Every line from the beginning of the records below up to the one holding "seal_ring(flow_bore_r - run_gap, flow_wall_z" should be quoted exactly; leave out the rest.

____

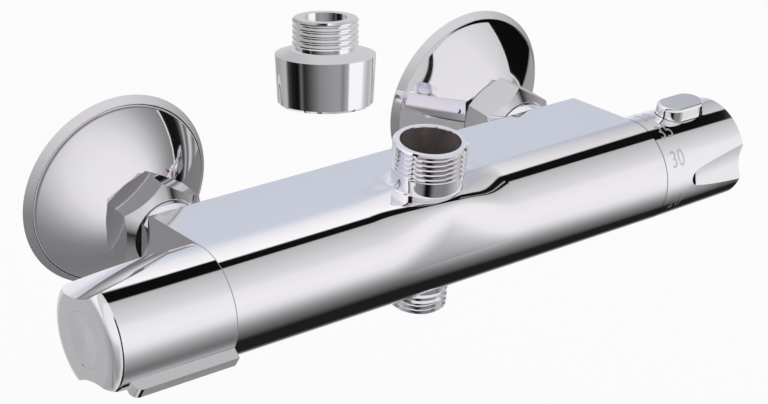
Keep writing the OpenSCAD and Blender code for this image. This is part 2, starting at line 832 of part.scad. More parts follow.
module flow_drum() rotate_extrude() {
    translate([0, flow_knob_z]) square([bar_r, flow_knob_l - flow_knob_end_r]);
    translate([0, flow_knob_z]) square([bar_r - flow_knob_end_r, flow_knob_l]);
    translate([bar_r - flow_knob_end_r, flow_knob_end - flow_knob_end_r]) circle(flow_knob_end_r);
}

module flow_knob() color(chrome) at_left() difference() {
    union() {
        difference() {
            flow_drum();
            for (turn = [0, 180]) rotate(flow_scoop_angle - 90 + turn) flow_scoop();
        }
        finger_bar();
    }
    knob_bores(
        flow_skirt_r, flow_knob_z + flow_skirt_l, flow_cavity_r, flow_knob_z, flow_wall_in, flow_knob_end
    );
}

module flow_knob_cap() at_left() end_cap(flow_knob_end, 180);

flow_spindle_end = flow_insert_z + spline_l;
flow_head_z = flow_knob_end - end_recess_l - screw_pocket_l;

module flow_knob_screw() at_left() knob_screw(flow_head_z, flow_spindle_end);

module flow_spline_insert() color("ivory") at_left() spline_insert(
    flow_insert_z, flow_spindle_end, flow_wall_in, flow_cavity_r - fit_gap, flow_stop_r - run_gap, flow_tab_angle
);

module flow_stop_ring() color("ivory") at_left() stop_ring(
    flow_stop_z, flow_stop_r, flow_lug_r,
    flow_tab_angle + flow_range + tab_half_angle(flow_lug_r),
    flow_tab_angle - flow_range + 360 - tab_half_angle(flow_lug_r)
);

// Flow cartridge: two ceramic discs; a slot in the moving one joins the inlet to one outlet at a time
module flow_cartridge_body() color(brass) at_left() difference() {
    union() {
        rod(flow_shell_r, flow_disc_z, flow_nut_z);
        rod(nose_r, flow_nut_z, flow_nose_end);
    }
    rod(flow_chamber_r, flow_disc_z - cut, flow_wall_z);
    rod(spindle_r, flow_wall_z, flow_nose_end + cut);
    translate([0, 0, flow_wall_z + cut]) tube(
        flow_shell_r + cut, flow_shell_r - 2 * oring_r, 0, flow_groove_l
    );
}

module flow_cartridge_oring() color("black") at_left()
    seal_ring(flow_bore_r - run_gap, flow_wall_z + cut + flow_groove_l / 2);

module flow_spindle() color(brass) at_left() difference() {
    union() {
        rod(carrier_r, flow_carrier_z, flow_carrier_z + carrier_l);
        rod(spindle_r - run_gap, flow_carrier_z, flow_insert_z);
        spline_head(spline_r, flow_insert_z - cut, flow_spindle_end);
    }
    rod(screw_hole_r, flow_spindle_end - screw_grip - cut, flow_spindle_end + cut);
}

module flow_moving_disc() color("white") at_left() difference() {
    rod(carrier_r, flow_moving_z, flow_moving_z + disc_l);
    translate([-disc_slot_w / 2, 0, flow_moving_z - cut])
        cube([disc_slot_w, disc_port_z + disc_port_r, disc_slot_depth + cut]);
    rod(disc_slot_w / 2, flow_moving_z - cut, flow_moving_z + disc_slot_depth);
}

module port_plate(r, l, z, inlet_r, ports_z, ports_r) difference() {
    rod(r, z, z + l);
    rod(inlet_r, z - cut, z + l + cut);
    for (up = [-1, 1]) translate([up * ports_z, 0, 0]) rod(ports_r, z - cut, z + l + cut);
}

module flow_fixed_disc() color("lightgray") at_left()
    port_plate(disc_r, disc_l, flow_disc_z, disc_inlet_r - fit_gap, disc_port_z, disc_port_r);

module flow_disc_seal() color("black") at_left()
    port_plate(flow_seal_r, flow_seal_l, flow_foot, disc_inlet_r, seal_port_z, seal_port_r);

// Threaded ring that holds a cartridge, with four slots for its spanner
module retaining_nut(r, z0, l) difference() {
    tube(r, nose_r + fit_gap, z0, z0 + l);
    for (turn = [0, 90])
        rotate(turn) translate([-r - cut, -flow_nut_slot_w / 2, z0 + l - flow_nut_slot_depth])
            cube([2 * (r + cut), flow_nut_slot_w, flow_nut_slot_depth + cut]);
}

module flow_retaining_nut() color(brass) at_left()
    retaining_nut(flow_bore_r - fit_gap, flow_nut_z, flow_nut_l);

// Temperature knob
module temp_scoop() translate([bar_r - temp_scoop_start_depth + temp_scoop_r, 0, temp_knob_end - temp_scoop_l]) {
    sphere(temp_scoop_r);
    rotate([0, -atan((temp_scoop_depth - temp_scoop_start_depth) / temp_scoop_l), 0])
        rod(temp_scoop_r, 0, 2 * temp_scoop_l);
}

// Stadium along X with a rounded top rim, from z0 to z1
module pill(l, w, z0, z1, rim) {
    module half_profile() {
        translate([0, z0]) square([w / 2 - rim, z1 - z0]);
        translate([0, z0]) square([w / 2, z1 - z0 - rim]);
        translate([w / 2 - rim, z1 - rim]) circle(rim);
    }
    for (end = [-1, 1]) translate([end * (l - w) / 2, 0, 0]) rotate_extrude() half_profile();
    translate([-(l - w) / 2, 0, 0]) rotate([90, 0, 90]) linear_extrude(l - w) {
        half_profile();
        mirror([1, 0]) half_profile();
    }
}

module at_button() at_bar() translate([button_x, 0, 0]) children();

module stadium(l, w, z0, z1) translate([0, 0, z0]) linear_extrude(z1 - z0) {
    square([l - w, w], center = true);
    for (end = [-1, 1]) translate([end * (l - w) / 2, 0]) circle(w / 2);
}

module temp_knob() color(chrome) difference() {
    at_right() difference() {
        rotate_extrude() polygon([
            [0, temp_knob_z],
            [bar_r, temp_knob_z],
            [temp_end_r, temp_knob_end - rim_chamfer],
            [temp_end_r - rim_chamfer, temp_knob_end],
            [0, temp_knob_end]
        ]);
        for (turn = [0, 180]) rotate(90 - temp_scoop_angle + turn) temp_scoop();
        knob_bores(
            temp_skirt_r, temp_knob_z + temp_skirt_l, temp_cavity_r, temp_knob_z, temp_wall_in, temp_knob_end
        );
    }
    at_button() stadium(button_l + 2 * button_gap, button_w + 2 * button_gap, button_foot, bar_d);
}

module temp_knob_cap() at_right() end_cap(temp_knob_end, 180);

temp_spindle_end = thermo_insert_z + spline_l;
temp_head_z = temp_knob_end - end_recess_l - screw_pocket_l;

module temp_knob_screw() at_right() knob_screw(temp_head_z, temp_spindle_end);

module temp_spline_insert() color("ivory") difference() {
    at_right() spline_insert(
        thermo_insert_z, temp_spindle_end, temp_wall_in, temp_cavity_r - fit_gap,
        temp_stop_r - run_gap, temp_tab_angle
    );
    at_button() rod(button_pocket_r, hub_pocket_floor, bar_r);
    at_button() stadium(button_flange_l + 2 * button_gap, button_flange_w + 2 * button_gap, hub_r, bar_r);
}

module temp_stop_ring() color("ivory") at_right() stop_ring(
    thermo_stop_z, temp_stop_r, temp_lug_r,
    temp_tab_angle + temp_hotter + tab_half_angle(temp_lug_r),
    temp_tab_angle - temp_colder + 360 - tab_half_angle(temp_lug_r)
);

// Safety button that must be pressed to pass 38 degrees
module safety_button() color(chrome) at_button() difference() {
    union() {
        pill(button_l, button_w, button_foot, bar_r + button_rise, button_rim);
        stadium(button_flange_l, button_flange_w, button_foot, button_foot + button_flange_t);
    }
    rod(button_pocket_r, button_foot - cut, button_foot + button_pocket_t);
}

module safety_button_spring() color("silver") at_button()
    coil(button_spring_r, button_wire_r, button_curls, hub_pocket_floor, button_foot + button_pocket_t);

// Thermostatic cartridge
orings_z = [
    hot_port_z - (thermo_groove_l + groove_w) / 2 - cut,
    (hot_port_z + cold_port_z) / 2,
    cold_port_z + (thermo_groove_l + groove_w) / 2 + cut
];

module thermo_cartridge_body() color(brass) at_right() difference() {
    union() {
        rod(thermo_bore_r - fit_gap, thermo_foot, thermo_seat_z);
        rod(thermo_head_bore_r - fit_gap, thermo_seat_z, thermo_flange_z);
        rod(nose_r, thermo_flange_z, thermo_nose_end);
    }
    rod(thermo_chamber_r, thermo_foot - cut, thermo_chamber_end);
    rod(spindle_r, thermo_chamber_end - cut, thermo_nose_end + cut);
    for (z = [hot_port_z, cold_port_z]) {
        tube(thermo_bore_r + cut, thermo_groove_r, z - thermo_groove_l / 2, z + thermo_groove_l / 2);
        for (i = [1 : thermo_ports])
            rotate(360 * i / thermo_ports) translate([0, 0, z]) rotate([0, 90, 0]) rod(thermo_port_r, 0, bar_r);
    }
    for (z = orings_z)
        tube(thermo_bore_r + cut, thermo_bore_r - fit_gap - 2 * oring_r, z - groove_w / 2, z + groove_w / 2);
}

module thermo_orings() color("black") at_right()
    for (z = orings_z) seal_ring(thermo_bore_r - run_gap, z);

module thermo_end_cap() color("ivory") at_right()
    tube(thermo_chamber_r - fit_gap, thermo_outlet_r, thermo_foot, thermo_foot + thermo_cap_l);

module thermo_retaining_nut() color(brass) at_right()
    retaining_nut(thermo_head_bore_r - fit_gap, thermo_flange_z, thermo_nut_l);

module thermo_spindle() color(brass) at_right() difference() {
    union() {
        rod(cup_r, cup_z, thermo_chamber_end - face_gap);
        rod(cup_flange_r, thermo_chamber_end - face_gap - cup_flange_l, thermo_chamber_end - face_gap);
        rod(spindle_r - run_gap, thermo_chamber_end - cut, thermo_insert_z);
        spline_head(spline_r, thermo_insert_z - cut, temp_spindle_end);
    }
    rod(cup_bore_r, cup_z - cut, thermo_chamber_end - face_gap - cup_floor);
    rod(screw_hole_r, temp_spindle_end - screw_grip - cut, temp_spindle_end + cut);
}

// Adjuster, overload spring, thrust cap, wax element and shuttle move along the bar together
module thermo_adjuster() color(brass) at_right() difference() {
    rod(adjuster_r, adjuster_z, adjuster_z + adjuster_l);
    rod(adjuster_bore_r, adjuster_z - cut, adjuster_z + adjuster_l - adjuster_floor);
}

module thermo_thrust_cap() color("silver") at_right() rod(thrust_r, thrust_z, thrust_z + thrust_l);

module thermo_overload_spring() color("silver") at_right() coil(
    overload_spring_r, overload_wire_r, overload_curls,
    thrust_z + thrust_l, adjuster_z + adjuster_l - adjuster_floor
);

module thermo_element() color("peru") at_right() {
    rod(element_r, web_z - element_l, web_z);
    rod(element_neck_r - fit_gap, web_z - cut, neck_end_z);
    rod(element_pin_r, neck_end_z - cut, thrust_z);
}

module thermo_shuttle() color("whitesmoke") at_right() difference() {
    union() {
        tube(thermo_chamber_r - run_gap, shuttle_bore_r, shuttle_z, shuttle_z + shuttle_l);
        rod(shuttle_bore_r + face_gap, web_z, web_z + shuttle_web_l);
    }
    rod(element_neck_r, web_z - cut, web_z + shuttle_web_l + cut);
    for (i = [1 : web_holes])
        rotate(360 * i / web_holes) translate([web_hole_circle_r, 0, 0])
            rod(web_hole_r, web_z - cut, web_z + shuttle_web_l + cut);
}

module thermo_return_spring() color("silver") at_right()
    coil(return_spring_r, return_wire_r, return_curls, return_z, web_z);

// Loose adapter: a collar that screws on the top outlet, with a half-inch spigot for a hose
module at_adapter() translate([adapter_x, adapter_y, adapter_z])
    rotate([-adapter_lean_back, adapter_lean_side, 0]) translate([0, 0, -adapter_h / 2]) children();

module outlet_adapter() color(chrome) at_adapter() difference() {
    shoulder_z = adapter_collar_h + adapter_shoulder_h;
    union() {
        rotate_extrude() polygon([
            [0, 0],
            [adapter_d / 2 - adapter_taper - adapter_base_chamfer, 0],
            [adapter_d / 2 - adapter_taper, adapter_base_chamfer],
            [adapter_d / 2, adapter_collar_h],
            [adapter_neck_r + adapter_shoulder_h, shoulder_z],
            [0, shoulder_z]
        ]);
        threaded_rod(
            half_inch_r, adapter_neck_r, cut, adapter_h, adapter_h - rim_chamfer, adapter_turns
        );
    }
    rod(three_quarter_r + fit_gap, -cut, adapter_socket_h);
    rod(adapter_bore_r, 0, adapter_h + cut);
}

module adapter_washer() color("dimgray") at_adapter()
    tube(three_quarter_r, adapter_bore_r, adapter_socket_h - adapter_washer_l, adapter_socket_h);

valve_body();
escutcheon(-1);  // hot_escutcheon
escutcheon(1);  // cold_escutcheon
eccentric(-1);  // hot_eccentric
eccentric(1);  // cold_eccentric
union_nut(-1);  // hot_union_nut
union_nut(1);  // cold_union_nut
inlet_tail(-1);  // hot_inlet_tail
inlet_tail(1);  // cold_inlet_tail
filter_washer(-1);  // hot_filter_washer
filter_washer(1);  // cold_filter_washer
check_housing(-1);  // hot_check_housing
check_housing(1);  // cold_check_housing
check_poppet(-1);  // hot_check_poppet
check_poppet(1);  // cold_check_poppet
check_spring(-1);  // hot_check_spring
check_spring(1);  // cold_check_spring
marker(-1);  // hot_marker
marker(1);  // cold_marker
flow_knob();
flow_knob_cap();
flow_knob_screw();
flow_spline_insert();
flow_stop_ring();
flow_cartridge_body();
flow_spindle();
flow_moving_disc();
flow_fixed_disc();
flow_disc_seal();
flow_retaining_nut();
flow_cartridge_oring();
temp_knob();
temp_knob_cap();
temp_knob_screw();
temp_spline_insert();
temp_stop_ring();
thermo_cartridge_body();
thermo_end_cap();
thermo_spindle();
thermo_adjuster();
thermo_overload_spring();
thermo_thrust_cap();
thermo_element();
thermo_shuttle();
thermo_return_spring();
thermo_retaining_nut();
thermo_orings();
safety_button();
safety_button_spring();
outlet_adapter();
adapter_washer();
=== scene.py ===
import math

import bmesh
import bpy
from mathutils import Matrix, Vector


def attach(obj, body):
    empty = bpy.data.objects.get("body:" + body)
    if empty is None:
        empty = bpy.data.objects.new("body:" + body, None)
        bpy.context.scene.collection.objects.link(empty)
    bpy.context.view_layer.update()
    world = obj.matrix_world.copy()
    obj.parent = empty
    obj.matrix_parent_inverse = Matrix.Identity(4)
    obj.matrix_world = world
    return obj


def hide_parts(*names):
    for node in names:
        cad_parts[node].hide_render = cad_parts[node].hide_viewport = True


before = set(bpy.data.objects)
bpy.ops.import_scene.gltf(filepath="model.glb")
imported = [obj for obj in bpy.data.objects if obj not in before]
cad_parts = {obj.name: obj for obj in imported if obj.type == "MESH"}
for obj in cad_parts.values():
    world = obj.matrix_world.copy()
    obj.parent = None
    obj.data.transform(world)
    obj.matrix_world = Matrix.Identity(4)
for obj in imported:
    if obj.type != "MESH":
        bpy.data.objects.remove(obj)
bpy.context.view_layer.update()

MM = 0.001

# Sizes that follow part.scad, in millimetres
BAR_R = 20.0
SHELF_R = 19.98
SHELF_FALL = math.radians(7.5)
INLET_X = 80.0
COLLAR_R = 13.0
COLLAR_TOP = 26.9
RIM_R = 37.0
WALL_Y = 77.0
ESCUTCHEON_WALL = 1.4
TOP_BORE_R = 10.8
TOP_END = 37.5
BOTTOM_BORE_R = 7.5
BOTTOM_END = 27.0
ECCENTRIC_BORE_R = 13.27
TEMP_KNOB_Z = 100.8
TEMP_KNOB_L = 41.6
TEMP_END_R = 19.5


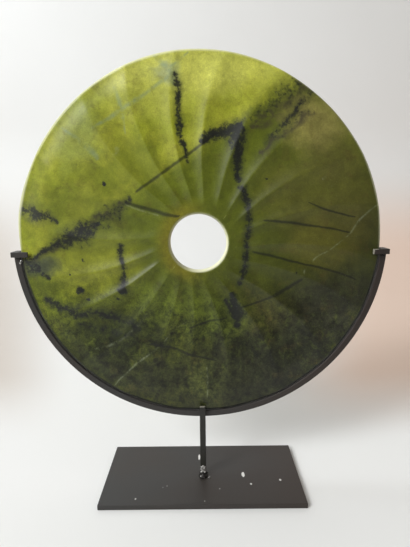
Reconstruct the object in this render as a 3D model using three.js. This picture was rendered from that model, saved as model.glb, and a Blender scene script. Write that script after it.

____

OUTPUT OF THE EXERCISE:
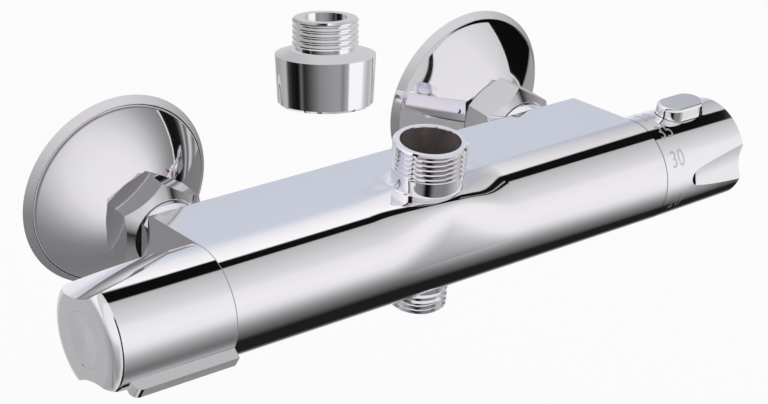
Keep writing the OpenSCAD and Blender code for this image. This is part 2, starting at line 832 of part.scad. More parts follow.
module flow_drum() rotate_extrude() {
    translate([0, flow_knob_z]) square([bar_r, flow_knob_l - flow_knob_end_r]);
    translate([0, flow_knob_z]) square([bar_r - flow_knob_end_r, flow_knob_l]);
    translate([bar_r - flow_knob_end_r, flow_knob_end - flow_knob_end_r]) circle(flow_knob_end_r);
}

module flow_knob() color(chrome) at_left() difference() {
    union() {
        difference() {
            flow_drum();
            for (turn = [0, 180]) rotate(flow_scoop_angle - 90 + turn) flow_scoop();
        }
        finger_bar();
    }
    knob_bores(
        flow_skirt_r, flow_knob_z + flow_skirt_l, flow_cavity_r, flow_knob_z, flow_wall_in, flow_knob_end
    );
}

module flow_knob_cap() at_left() end_cap(flow_knob_end, 180);

flow_spindle_end = flow_insert_z + spline_l;
flow_head_z = flow_knob_end - end_recess_l - screw_pocket_l;

module flow_knob_screw() at_left() knob_screw(flow_head_z, flow_spindle_end);

module flow_spline_insert() color("ivory") at_left() spline_insert(
    flow_insert_z, flow_spindle_end, flow_wall_in, flow_cavity_r - fit_gap, flow_stop_r - run_gap, flow_tab_angle
);

module flow_stop_ring() color("ivory") at_left() stop_ring(
    flow_stop_z, flow_stop_r, flow_lug_r,
    flow_tab_angle + flow_range + tab_half_angle(flow_lug_r),
    flow_tab_angle - flow_range + 360 - tab_half_angle(flow_lug_r)
);

// Flow cartridge: two ceramic discs; a slot in the moving one joins the inlet to one outlet at a time
module flow_cartridge_body() color(brass) at_left() difference() {
    union() {
        rod(flow_shell_r, flow_disc_z, flow_nut_z);
        rod(nose_r, flow_nut_z, flow_nose_end);
    }
    rod(flow_chamber_r, flow_disc_z - cut, flow_wall_z);
    rod(spindle_r, flow_wall_z, flow_nose_end + cut);
    translate([0, 0, flow_wall_z + cut]) tube(
        flow_shell_r + cut, flow_shell_r - 2 * oring_r, 0, flow_groove_l
    );
}

module flow_cartridge_oring() color("black") at_left()
    seal_ring(flow_bore_r - run_gap, flow_wall_z + cut + flow_groove_l / 2);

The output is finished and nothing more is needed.